*EXERCISE AIM*. Print all of the data exactly.

*SOURCE DATA*.
:::::

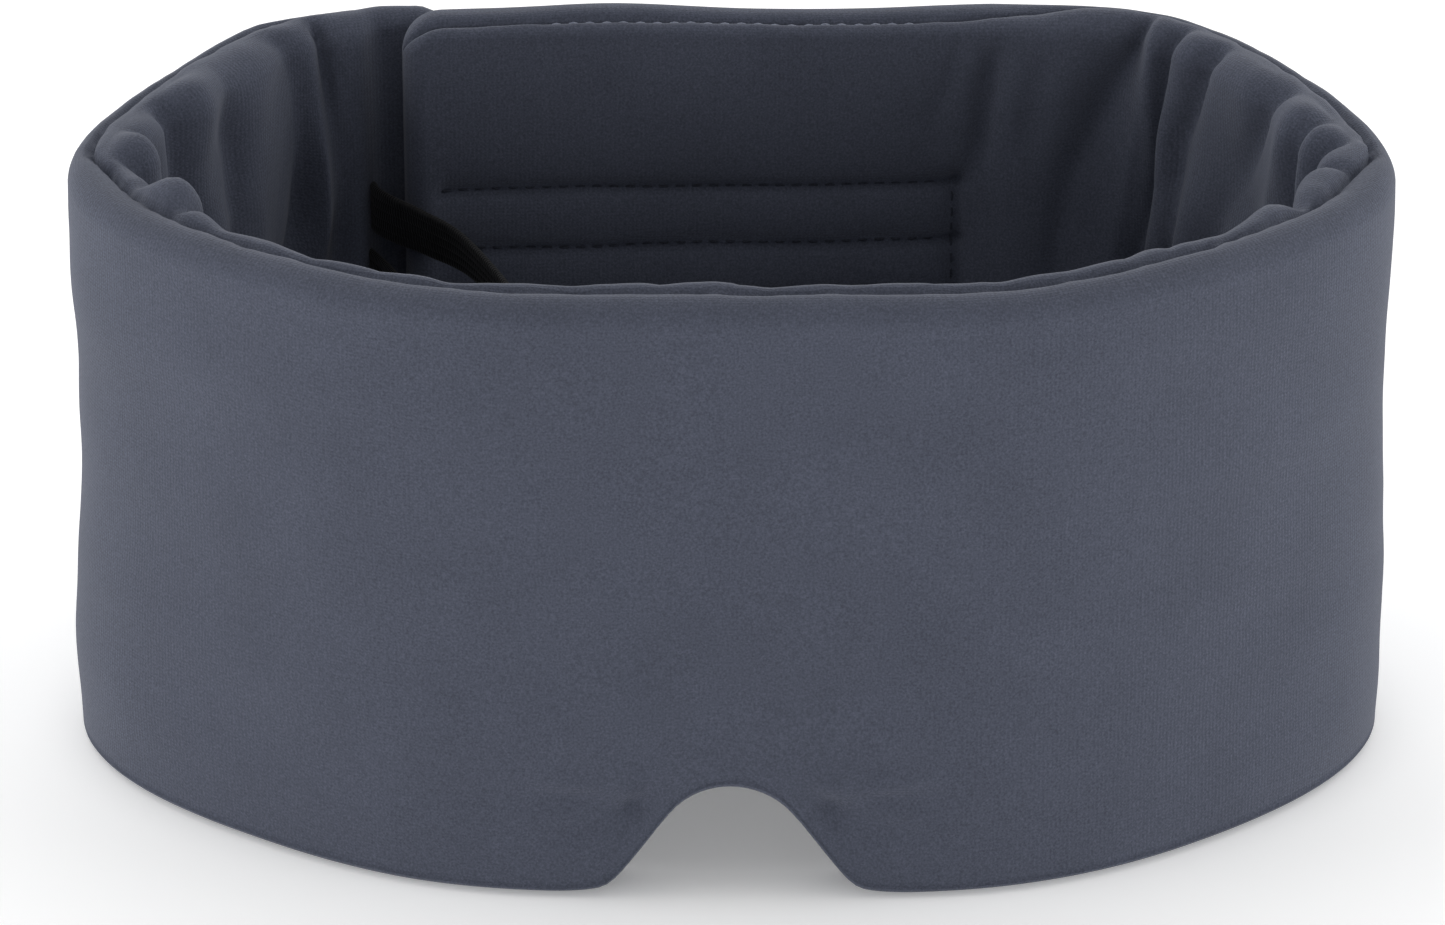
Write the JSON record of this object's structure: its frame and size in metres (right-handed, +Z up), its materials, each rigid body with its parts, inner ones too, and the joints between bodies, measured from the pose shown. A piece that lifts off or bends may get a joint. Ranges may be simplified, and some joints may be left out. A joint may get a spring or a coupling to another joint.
{
  "type": "sleep mask",
  "caption": "Padded wrap-around sleep mask in grey-blue jersey, with a nose notch, a lapped hook-and-loop closure at the back and a black elastic strap loop inside.",
  "frame": {"origin": "centre of the bounding box, on the plane of the lower rim the mask stands on", "axes": "+X across the mask, -Y out of the front that covers the eyes, +Z up from the lower rim"},
  "size_m": [0.2178, 0.1484, 0.102],
  "materials": {
    "jersey": "matte knit",
    "lining_jersey": "matte knit",
    "wadding": "fluffy",
    "hook_tape": "woven hook tape",
    "loop_tape": "brushed loop tape",
    "elastic": "ribbed elastic"
  },
  "bodies": {
    "front": {"front_outer_fabric": "jersey", "front_padding": "wadding", "front_lining": "lining_jersey"},
    "left_wing": {"left_wing_outer_fabric": "jersey", "left_wing_padding": "wadding", "left_wing_lining": "lining_jersey"},
    "closing_end": {"closing_end_outer_fabric": "jersey", "closing_end_padding": "wadding", "closing_end_lining": "lining_jersey", "loop_patch": "loop_tape"},
    "right_wing": {"right_wing_outer_fabric": "jersey", "right_wing_padding": "wadding", "right_wing_lining": "lining_jersey"},
    "back_panel": {"back_panel_outer_fabric": "jersey", "back_panel_padding": "wadding", "back_panel_lining": "lining_jersey", "hook_patch": "hook_tape"},
    "strap": {"elastic_strap": "elastic"}
  },
  "joints": [
    {"name": "left_wing_bend", "type": "hinge", "parent": "front", "child": "left_wing", "pos_m": [-0.1075, -0.01524, 0.051], "axis": [0, 0, 1], "range_deg": [0, 60]},
    {"name": "closing_end_peel", "type": "hinge", "parent": "left_wing", "child": "closing_end", "pos_m": [-0.0605, 0.06836, 0.051], "axis": [0, 0, 1], "range_deg": [0, 60]},
    {"name": "right_wing_bend", "type": "hinge", "parent": "front", "child": "right_wing", "pos_m": [0.1075, -0.01524, 0.051], "axis": [0, 0, -1], "range_deg": [0, 40]},
    {"name": "back_panel_bend", "type": "hinge", "parent": "right_wing", "child": "back_panel", "pos_m": [0.06827, 0.05322, 0.051], "axis": [0, 0, 1], "range_deg": [0, 64]},
    {"name": "strap_sway", "type": "hinge", "parent": "left_wing", "child": "strap", "pos_m": [-0.0628, 0.05534, 0.064], "axis": [0, 0, 1], "range_deg": [-15, 4]}
  ],
  "couplings": [
    {"joint": "back_panel_bend", "follows": "right_wing_bend", "ratio": 1.6}
  ]
}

:::::

*RESULT OF THIS TASK*.
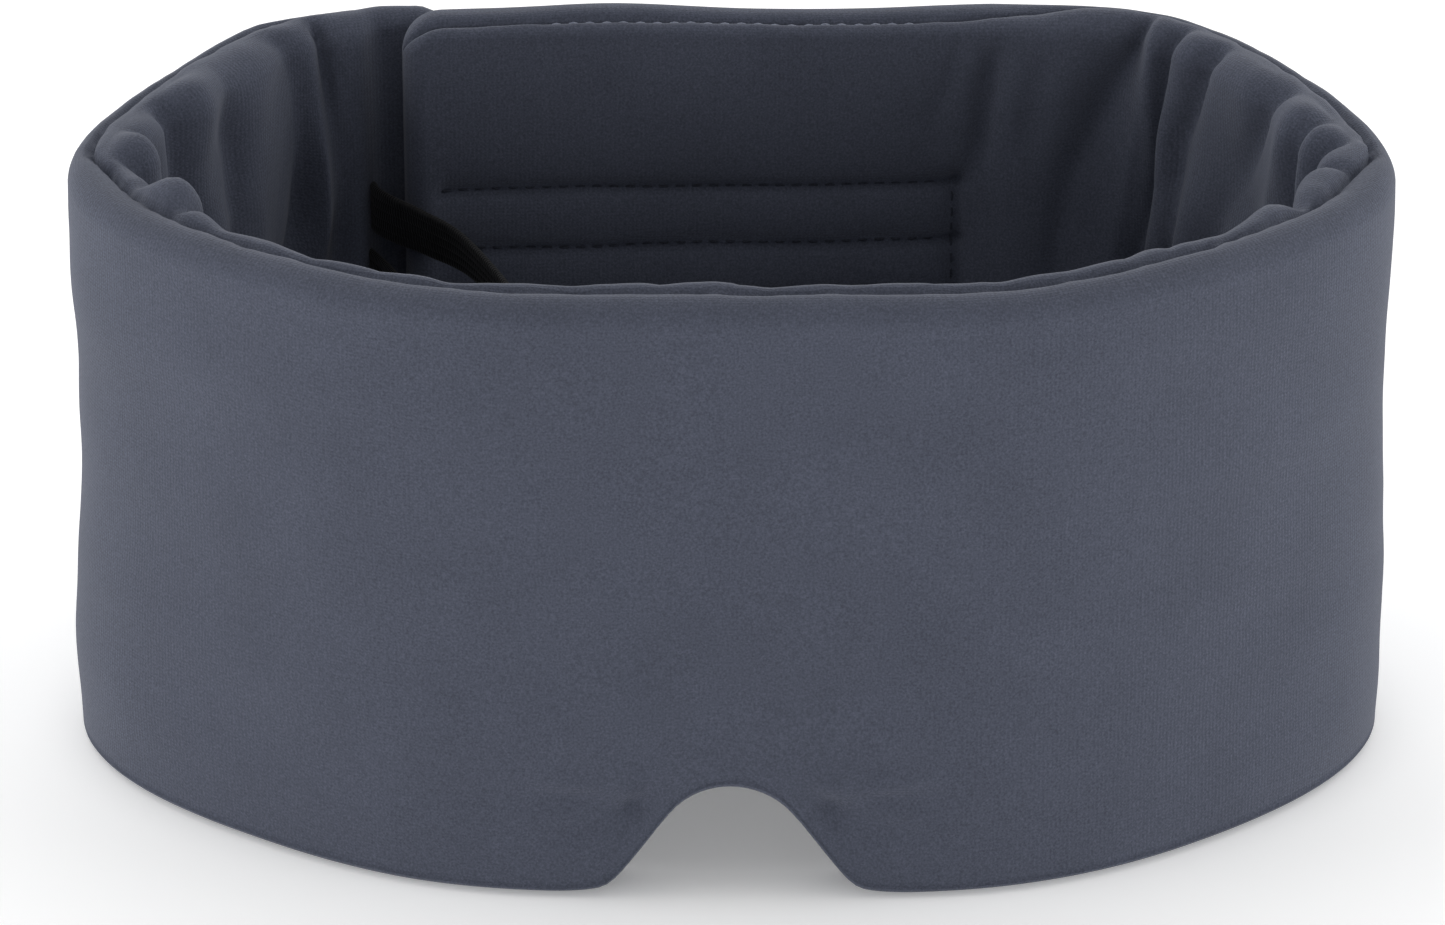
Write the JSON record of this object's structure: its frame and size in metres (right-handed, +Z up), its materials, each rigid body with its parts, inner ones too, and the joints between bodies, measured from the pose shown. A piece that lifts off or bends may get a joint. Ranges may be simplified, and some joints may be left out. A joint may get a spring or a coupling to another joint.
{
  "type": "sleep mask",
  "caption": "Padded wrap-around sleep mask in grey-blue jersey, with a nose notch, a lapped hook-and-loop closure at the back and a black elastic strap loop inside.",
  "frame": {"origin": "centre of the bounding box, on the plane of the lower rim the mask stands on", "axes": "+X across the mask, -Y out of the front that covers the eyes, +Z up from the lower rim"},
  "size_m": [0.2178, 0.1484, 0.102],
  "materials": {
    "jersey": "matte knit",
    "lining_jersey": "matte knit",
    "wadding": "fluffy",
    "hook_tape": "woven hook tape",
    "loop_tape": "brushed loop tape",
    "elastic": "ribbed elastic"
  },
  "bodies": {
    "front": {"front_outer_fabric": "jersey", "front_padding": "wadding", "front_lining": "lining_jersey"},
    "left_wing": {"left_wing_outer_fabric": "jersey", "left_wing_padding": "wadding", "left_wing_lining": "lining_jersey"},
    "closing_end": {"closing_end_outer_fabric": "jersey", "closing_end_padding": "wadding", "closing_end_lining": "lining_jersey", "loop_patch": "loop_tape"},
    "right_wing": {"right_wing_outer_fabric": "jersey", "right_wing_padding": "wadding", "right_wing_lining": "lining_jersey"},
    "back_panel": {"back_panel_outer_fabric": "jersey", "back_panel_padding": "wadding", "back_panel_lining": "lining_jersey", "hook_patch": "hook_tape"},
    "strap": {"elastic_strap": "elastic"}
  },
  "joints": [
    {"name": "left_wing_bend", "type": "hinge", "parent": "front", "child": "left_wing", "pos_m": [-0.1075, -0.01524, 0.051], "axis": [0, 0, 1], "range_deg": [0, 60]},
    {"name": "closing_end_peel", "type": "hinge", "parent": "left_wing", "child": "closing_end", "pos_m": [-0.0605, 0.06836, 0.051], "axis": [0, 0, 1], "range_deg": [0, 60]},
    {"name": "right_wing_bend", "type": "hinge", "parent": "front", "child": "right_wing", "pos_m": [0.1075, -0.01524, 0.051], "axis": [0, 0, -1], "range_deg": [0, 40]},
    {"name": "back_panel_bend", "type": "hinge", "parent": "right_wing", "child": "back_panel", "pos_m": [0.06827, 0.05322, 0.051], "axis": [0, 0, 1], "range_deg": [0, 64]},
    {"name": "strap_sway", "type": "hinge", "parent": "left_wing", "child": "strap", "pos_m": [-0.0628, 0.05534, 0.064], "axis": [0, 0, 1], "range_deg": [-15, 4]}
  ],
  "couplings": [
    {"joint": "back_panel_bend", "follows": "right_wing_bend", "ratio": 1.6}
  ]
}